Just finished the book: Post Corona by Scott Galloway. I think it’s vital for anyone in business in 2021. Aside from that I listen to leadership podcasts, I like Craig Groeschel, John Maxwell, Masters of Scale, Harvard Business Review and random others.
7) Are there any products, gadgets or apps that you can’t live without?
I can’t live without ‘Grailed’, an app for buying new and second hand streetwear, mostly from the USA and Europe. I’m addicted. Residential Real Estate and Commercial Real estate apps, I’m daily looking at the property market.
8) If you could read an interview about work-life balance by anyone, who would that be?
At the risk of sounding like a 16 year old kid. I would love to see a day in the life of Kanye West. Not because I necessarily think I could learn anything, maybe what ‘not to do’. But I’m just fascinated by his life, a music fan and Yeezy aficionado. I’d just love to see behind the scenes of managing creative elements, business dealings, family life and how it all blends.
9) Do you have any last thoughts on work, life or balance that you’d like to share with our readers?
I would say build towards balance, not from it.
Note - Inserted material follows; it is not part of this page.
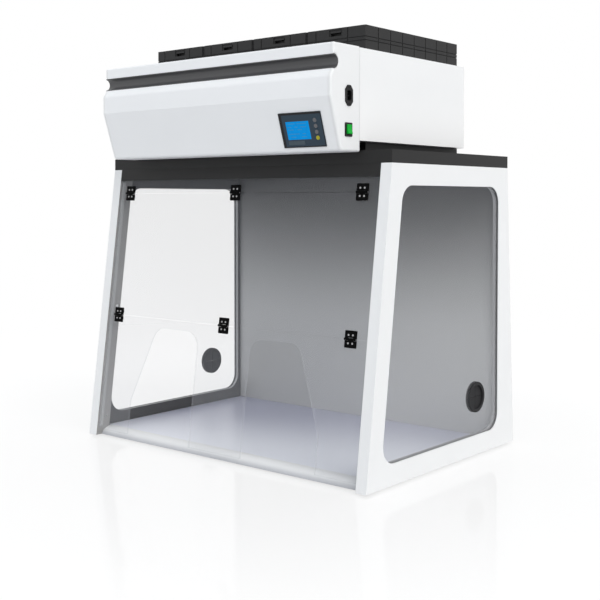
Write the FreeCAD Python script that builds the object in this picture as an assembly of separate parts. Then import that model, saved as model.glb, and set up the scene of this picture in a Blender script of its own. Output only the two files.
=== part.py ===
import FreeCAD, Part
import math
import os
from FreeCAD import Vector

# A bench-top ductless fume hood. Millimetres, +Z up, the front faces -Y, and the origin is the
# middle of the box around the hood, on the surface that it stands on.

# Cabinet
hood_width = 1000.0
side_depth = 708.0
side_height = 772.0
front_setback = 102.0
back_setback = 42.0
foot_height = 5.0
nose_overhang = 18.0

# Side frames: a painted skin and front stile outside, a grey liner frame inside
side_thickness = 18.0
skin = 2.0
stile_width = 31.0
stile_depth = 44.0
stile_wall = 2.0
liner_fit = 0.3

# Side windows, with their seals and cable ports
window_front_inset = 55.0
window_back_inset = 91.0
window_bottom_inset = 53.0
window_top_inset = 53.0
window_radius = 45.0
pane_thickness = 5.0
pane_overlap = 8.0
pane_fit = 0.4
seal_thickness = 1.5
seal_lip = 2.0
port_back_inset = 205.0
port_height = 155.0
port_radius = 41.0
port_neck_radius = 35.0
port_flange = 3.0
port_membrane = 2.0
port_slit = 1.2
port_fit = 0.3

# Base tray, worktop and feet
tray_sheet = 2.0
lip_front = 19.6
lip_depth = 37.0
lip_height = 20.6
lip_hem = 30.0
lip_arc_run = 13.0
lip_arc_rise = 14.8
lip_flat = 3.7
worktop_thickness = 6.0
worktop_side_gap = 1.0
worktop_front_gap = 1.0
side_fit = 0.5
pad_size = 40.0
pad_inset = 20.0
pad_front_inset = 40.0
pad_radius = 5.0

# Back
back_wall_inset = 80.0
back_sheet = 1.5
cover_inset = 1.0
post_size = 30.0
post_wall = 2.0
post_side_gap = 1.0

# Sloping front: apron, fixed strip, two hinged sashes
apron_height = 32.4
apron_thickness = 2.0
strip_lap = 19.0
sash_thickness = 6.0
sash_side_gap = 2.0
sash_joint_gap = 2.0
strip_drop = 37.3
hinge_middle_run = 354.0
sash_bottom_run = 20.0
arm_inner_x = 94.0
arm_head = 26.0
arm_outer_top_x = 259.5
arm_outer_bottom_x = 341.5
arm_bend_run = 116.0
arm_radius = 42.0
arm_bend_radius = 60.0

# Hinges
hinge_inset = 49.0
leaf_width = 35.0
leaf_reach = 21.0
leaf_thickness = 2.5
knuckle_radius = 3.0
knuckle_clearance = 0.4
knuckle_middle = 15.0
knuckle_gap = 0.4
pin_radius = 1.5
pin_fit = 0.05
leaf_corner_radius = 2.0
screw_spread_x = 13.0
screw_spread_z = 20.0
screw_radius = 1.5
screw_head_radius = 2.4
screw_head_height = 0.5
nut_radius = 3.0
nut_height = 2.4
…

Work life balance for me is a constant state of flux. I think I would encourage people not to make balance the biggest aim of your life. Especially if you’re driven. I don’t think any of the founders of fortune 500’s would say that their life was ‘balanced’ in the first 1-3 years of their company’s life.
It wasn’t for me. The first three years of founding EMBR were crazy, long hours, late nights, sacrifices and laser focus.
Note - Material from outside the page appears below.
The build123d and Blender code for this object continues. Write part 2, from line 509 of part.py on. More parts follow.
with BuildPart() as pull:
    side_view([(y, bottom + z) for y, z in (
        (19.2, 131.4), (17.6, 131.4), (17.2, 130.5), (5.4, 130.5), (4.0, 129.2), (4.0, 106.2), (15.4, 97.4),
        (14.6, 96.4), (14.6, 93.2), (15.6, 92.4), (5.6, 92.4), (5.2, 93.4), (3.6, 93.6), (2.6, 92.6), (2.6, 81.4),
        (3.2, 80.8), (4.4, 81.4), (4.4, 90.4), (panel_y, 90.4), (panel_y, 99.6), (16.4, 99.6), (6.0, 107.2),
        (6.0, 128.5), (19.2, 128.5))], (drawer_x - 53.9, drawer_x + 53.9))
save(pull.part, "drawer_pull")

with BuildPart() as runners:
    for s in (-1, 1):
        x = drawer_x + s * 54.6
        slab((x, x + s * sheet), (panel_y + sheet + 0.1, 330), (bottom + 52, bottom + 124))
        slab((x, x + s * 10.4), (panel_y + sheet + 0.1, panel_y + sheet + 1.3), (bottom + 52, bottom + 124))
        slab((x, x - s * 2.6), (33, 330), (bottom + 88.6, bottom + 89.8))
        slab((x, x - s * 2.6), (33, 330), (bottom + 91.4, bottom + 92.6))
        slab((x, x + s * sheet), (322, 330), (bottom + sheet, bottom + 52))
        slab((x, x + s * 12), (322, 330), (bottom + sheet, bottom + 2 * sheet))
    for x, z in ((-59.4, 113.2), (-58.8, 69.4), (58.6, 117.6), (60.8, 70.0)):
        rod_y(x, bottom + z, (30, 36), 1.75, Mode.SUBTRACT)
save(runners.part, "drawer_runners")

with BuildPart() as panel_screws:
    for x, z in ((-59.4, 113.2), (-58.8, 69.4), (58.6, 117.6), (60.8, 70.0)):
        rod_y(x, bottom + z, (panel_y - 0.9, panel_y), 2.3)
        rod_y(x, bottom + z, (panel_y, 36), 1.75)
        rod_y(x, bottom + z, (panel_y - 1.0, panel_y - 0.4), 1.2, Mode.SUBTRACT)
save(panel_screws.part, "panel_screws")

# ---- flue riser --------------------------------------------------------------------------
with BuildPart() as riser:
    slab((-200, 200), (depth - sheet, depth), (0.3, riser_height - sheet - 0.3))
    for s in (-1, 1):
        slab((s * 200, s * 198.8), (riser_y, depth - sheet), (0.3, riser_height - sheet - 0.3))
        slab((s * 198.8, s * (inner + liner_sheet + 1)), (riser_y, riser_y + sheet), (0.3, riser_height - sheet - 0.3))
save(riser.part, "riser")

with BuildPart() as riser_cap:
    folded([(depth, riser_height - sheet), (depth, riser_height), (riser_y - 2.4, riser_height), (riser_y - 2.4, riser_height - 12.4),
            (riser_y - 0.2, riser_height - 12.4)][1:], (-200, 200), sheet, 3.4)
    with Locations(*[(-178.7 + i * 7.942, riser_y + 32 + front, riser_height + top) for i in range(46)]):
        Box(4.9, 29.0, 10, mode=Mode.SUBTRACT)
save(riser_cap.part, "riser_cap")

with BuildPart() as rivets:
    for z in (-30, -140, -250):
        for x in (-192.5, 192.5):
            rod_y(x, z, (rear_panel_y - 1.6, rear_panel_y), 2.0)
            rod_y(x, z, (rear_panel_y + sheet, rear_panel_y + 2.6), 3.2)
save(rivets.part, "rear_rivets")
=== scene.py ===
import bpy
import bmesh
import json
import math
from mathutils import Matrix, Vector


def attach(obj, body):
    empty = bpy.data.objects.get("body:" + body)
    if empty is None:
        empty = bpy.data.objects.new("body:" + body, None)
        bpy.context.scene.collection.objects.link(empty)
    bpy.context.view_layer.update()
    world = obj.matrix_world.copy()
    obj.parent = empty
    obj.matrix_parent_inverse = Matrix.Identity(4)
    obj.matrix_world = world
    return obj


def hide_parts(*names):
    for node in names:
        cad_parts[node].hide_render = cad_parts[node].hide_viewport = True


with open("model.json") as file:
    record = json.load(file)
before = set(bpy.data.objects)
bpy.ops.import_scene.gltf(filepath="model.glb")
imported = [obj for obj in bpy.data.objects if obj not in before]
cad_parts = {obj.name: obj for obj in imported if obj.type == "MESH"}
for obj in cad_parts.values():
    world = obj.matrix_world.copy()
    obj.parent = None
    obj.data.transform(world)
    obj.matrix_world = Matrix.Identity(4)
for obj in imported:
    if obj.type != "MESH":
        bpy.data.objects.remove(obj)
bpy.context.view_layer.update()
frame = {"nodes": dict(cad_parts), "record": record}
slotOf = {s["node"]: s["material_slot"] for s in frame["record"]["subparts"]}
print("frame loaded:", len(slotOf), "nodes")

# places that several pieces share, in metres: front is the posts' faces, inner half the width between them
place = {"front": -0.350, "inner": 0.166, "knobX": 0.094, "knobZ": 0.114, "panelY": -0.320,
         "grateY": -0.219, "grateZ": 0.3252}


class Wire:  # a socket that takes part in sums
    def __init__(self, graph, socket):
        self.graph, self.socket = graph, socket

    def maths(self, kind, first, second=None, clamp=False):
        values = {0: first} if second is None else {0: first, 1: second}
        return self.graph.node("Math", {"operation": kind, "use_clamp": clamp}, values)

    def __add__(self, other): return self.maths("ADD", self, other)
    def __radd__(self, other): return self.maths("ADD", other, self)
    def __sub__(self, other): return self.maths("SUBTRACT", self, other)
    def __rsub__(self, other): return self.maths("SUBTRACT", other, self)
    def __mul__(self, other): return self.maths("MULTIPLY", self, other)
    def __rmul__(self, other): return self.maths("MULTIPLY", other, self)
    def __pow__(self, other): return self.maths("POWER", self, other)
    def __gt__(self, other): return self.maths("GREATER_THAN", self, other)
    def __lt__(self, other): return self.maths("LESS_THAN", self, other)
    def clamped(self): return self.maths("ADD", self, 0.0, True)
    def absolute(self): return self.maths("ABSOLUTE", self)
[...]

My social life was out of balance, my physical health was out of balance, my marriage was strong because I included my wife on the journey, but aside from that it was pretty much chaos. But EMBR grew rapidly to a level that we now have staff, systems, software and a little more balance and stability.
I think if you’re still in those early stages of founding and growing, then embrace the chaos, but with a plan for the future. It definitely isn’t sustainable, long term, but there is a time where you might need to ‘unbalance’, knowing that you’re building towards ‘balance’.